Through many furry twists and hoppity turns, we learn how one mistake can lead to many consequences, and that forgiveness and family are always within reach.

On the magical island of Hybrasil there lives a Magician and four enchanted rabbit sisters. One by one, the rabbits have been leaving the island, accompanied by a Boy and his boat. He takes them wherever they choose. When the rabbits leave the island, they can turn back into girls.

The last rabbit, Albie, remains. She does not want to leave, but the island is sinking. Before deciding where she wants to go, Albie visits each of her sisters. Caragh has joined a circus. Isolde is the captain of a pirate ship.
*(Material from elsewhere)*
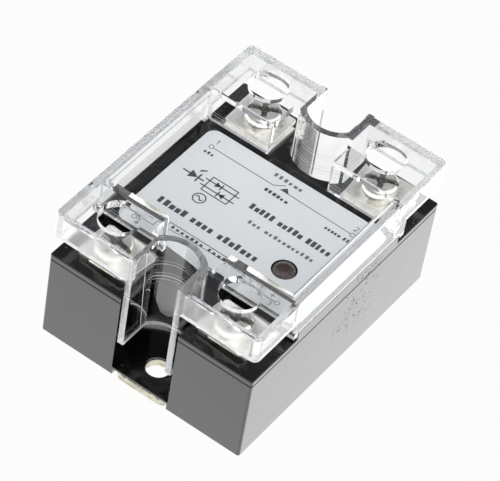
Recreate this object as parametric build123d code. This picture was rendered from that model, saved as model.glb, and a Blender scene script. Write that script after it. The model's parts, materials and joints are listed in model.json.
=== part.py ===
from build123d import *
import math
import os

# Panel-mount solid state relay, all sizes in millimetres.
# Origin: centre of the footprint at the underside of the base plate, +Z up.
# The control terminals (3 and 4) are at -Y, the output terminals (1 and 2) at +Y.

# Body
BODY_W = 46.0
BODY_L = 60.0
WALL = 1.6
CORNER_R = 0.5
CASE_INNER_R = 0.8
CASE_BOTTOM = 0.2
CASE_TOP = 19.4
LEDGE_TOP = 20.7
PLATFORM_TOP = 22.75
PLATFORM_L = 32.66
SEAM_GROOVE = 0.25
EDGE_R = 0.25
LID_WALL = 1.5
RIM_DEPTH = 1.4
RIM_T = 1.0
BOSS_WALL = 1.2
BOSS_DEPTH = 5.6
BORE_DEPTH = 5.0

# Mounting: a metal plate with one hole at each end, in a notch of the body
PLATE_T = 1.6
TAB_W = 12.4
TAB_CORNER_R = 2.2
PLATE_CORNER_R = 1.0
PLATE_GAP = 0.02
HOLE_PITCH = 48.8
HOLE_D = 4.6
HOLE_MARGIN = 0.15
NOTCH_FLOOR_T = 0.45
NOTCH_HALF_W = 6.5
NOTCH_STRAIGHT_Y = 22.5
NOTCH_END_Y = 18.95
NOTCH_WALL = 1.3
FIT_GAP = 0.1

# Clear cover
COVER_TOP = 32.1
COVER_CORNER_R = 1.2
COVER_INNER_R = 0.6
COVER_EDGE_R = 0.45
COVER_SEAT = 22.8
COVER_WALL = 1.5
SIDE_TOP_T = 2.2
SIDE_FOOT_T = 0.8
COVER_PLATE_T = 1.8
BOX_BOTTOM = 25.9
BACK_BOX_Y = 14.9
FRONT_BOX_Y = 16.9
BOX_WALL = 1.2
BOX_WALL_BOTTOM = 24.2
BOX_FREE_X = 7.0
SKIRT_HALF_W = 4.8
SKIRT_STRAIGHT_Y = 23.2
SKIRT_END_Y = 20.7
SKIRT_WALL = 1.3
SKIRT_BOTTOM = 9.4
SKIRT_SHOULDER = 0.6
ACCESS_R = 4.0
LATCH_L = 1.2
LATCH_BOTTOM = 21.9
LATCH_ROOT = 0.5

# Label and lamp
LABEL_X_LOW = -19.4
LABEL_X_HIGH = 20.3
LABEL_Y_LOW = -15.1
LABEL_Y_HIGH = 14.7
LABEL_CORNER_R = 2.0
LABEL_T = 0.12
LED_X = 12.1
LED_Y = -5.6
LED_R = 2.3
LED_HOLE_R = 2.5
LED_TOP = 23.75
LED_FLANGE_W = 0.6
LED_FLANGE_T = 1.0
LED_LEG_PITCH = 2.54
LED_LEG_R = 0.25

# Terminals
TERMINAL_X = 13.6
TERMINAL_Y = 23.1
STRAP_W = 10.8
STRAP_T = 1.0
STRAP_INNER_Y = 17.2
STRAP_OUTER_Y = 26.4
STRAP_FOOT_L = 2.6
STRAP_BEND_R = 0.6
STRAP_HOLE_R = 2.3
CLAMP_W = 10.8
CLAMP_L = 8.6
CLAMP_T = 0.9
CLAMP_CORNER_R = 0.9
CLAMP_EDGE_R = 0.25
CLAMP_HOLE_R = 2.6
CLAMP_TURN = {1: 1.0, 2: 5.5, 3: -4.5, 4: -5.0}
CLAMP_SHIFT = {1: (-0.5, 0.3), 2: (0.0, 0.4), 3: (-0.3, 0.4), 4: (0.1, 0.5)}
SCREW_R = 2.0
SCREW_SHANK_L = 8.0
SCREW_TIP = 0.4
SCREW_TURN = {1: 28.0, 2: 22.0, 3: 12.0, 4: -8.0}
HEAD_R = 3.45
HEAD_H = 2.4
HEAD_EDGE_R = 0.95
RECESS_W = 1.15
CROSS_L = 4.6
SLOT_DEPTH = 1.1
CROSS_DEPTH = 1.5
SOCKET_DEPTH = 1.9
NUT_W = 7.0
NUT_H = 3.2
NUT_CHAMFER = 0.5
THREAD_GAP = 0.05

# Power stage and circuit board
SOLDER_T = 0.15
CERAMIC_T = 0.65
TILE_X = 19.4
TILE_Y_LOW = -7.0
TILE_Y_HIGH = 19.0
COPPER_MARGIN = 0.4
COPPER_T = 0.3
CHIP = 8.0
CHIP_T = 0.45
CHIP_X = 8.0
CHIP_Y = {1: 9.0, 2: -1.0}
CLIP_W = 4.4
CLIP_T = 0.5
CLIP_RISE = 0.8
CLIP_KNEE_X = 2.7
CLIP_FOOT_X = 6.5
LEAD_R = 0.35
LEAD_OUT = 2.6
LEAD_SPREAD = 3.2
LEAD_PROUD = 0.8
BOARD_W = 41.0
BOARD_L = 32.4
BOARD_Z = 13.8
BOARD_T = 1.6
BOARD_CORNER_R = 1.0
BOARD_HOLE_GAP = 0.1
RESISTOR_R = 1.15
RESISTOR_L = 6.3
RESISTOR_LEAD_L = 9.6
RESISTOR_PLACES = ((-9.5, -9.0), (-9.5, -5.2), (-9.5, -1.4), (8.5, 4.5), (8.5, 8.3))
OPTO_HALF_W = 3.2
OPTO_HALF_L = 4.4
OPTO_PITCH = 2.54
CAPACITOR_X = (-19.0, -12.6)
CAPACITOR_Y = (2.2, 13.8)
CAPACITOR_H = 5.2
DISC_PLACE = (-1.0, 10.6)
DISC_R = 3.6
DISC_T = 3.2
TRANSISTOR_PLACE = (1.5, -11.6)
TRANSISTOR_R = 2.3
TRANSISTOR_H = 4.2
DIODE_PLACE = (-1.0, -7.2)
DIODE_R = 1.3
DIODE_L = 4.6
DIODE_LEAD_L = 7.6
POTTING_TOP = 12.6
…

And Rory wants to go home to the family’s house in Cork.

Through many furry twists and hoppity turns, we learn how one mistake can lead to many consequences, and that forgiveness and family are always within reach.

Book Review: Ollie Feels Fine by Toni Yuly

Rating: 3 out of 5.

Genre: Juvenile fiction
Publisher: Little Bigfoot
Publication Date: February 2nd, 2021
Pages: 22, board book
Source: NetGalley

Ollie the octopus has a lot of feelings and he struggles to understand them. One especially busy, emotional day, Ollie becomes overwhelmed by all of his feelings. But with the help of his good friend, Stella the starfish, Ollie is reassured and able to feel that he is ok, and that it is fine to have so many feelings.

How do you feel? Ollie the octopus feels fine, with some help from his friend, Stella the starfish.

In Ollie Feels Fine, by Toni Yuly, Ollie the octopus is swamped by a big wave, bumped by a shark, and loses his hat, He experiences the gamut of emotions, from surprise and anger to happiness. Babies will love Ollie’s colorful hat, and how Ollie’s skin color changes to match each emotion he experiences. Stella shows Ollie, and the reader, that emotions are okay and feelings are normal.

The artwork is eye-catching and will appeal to infants and toddlers. Ollie’s story is simple and effective. It’s okay to not be okay all the time and to feel sad or mad.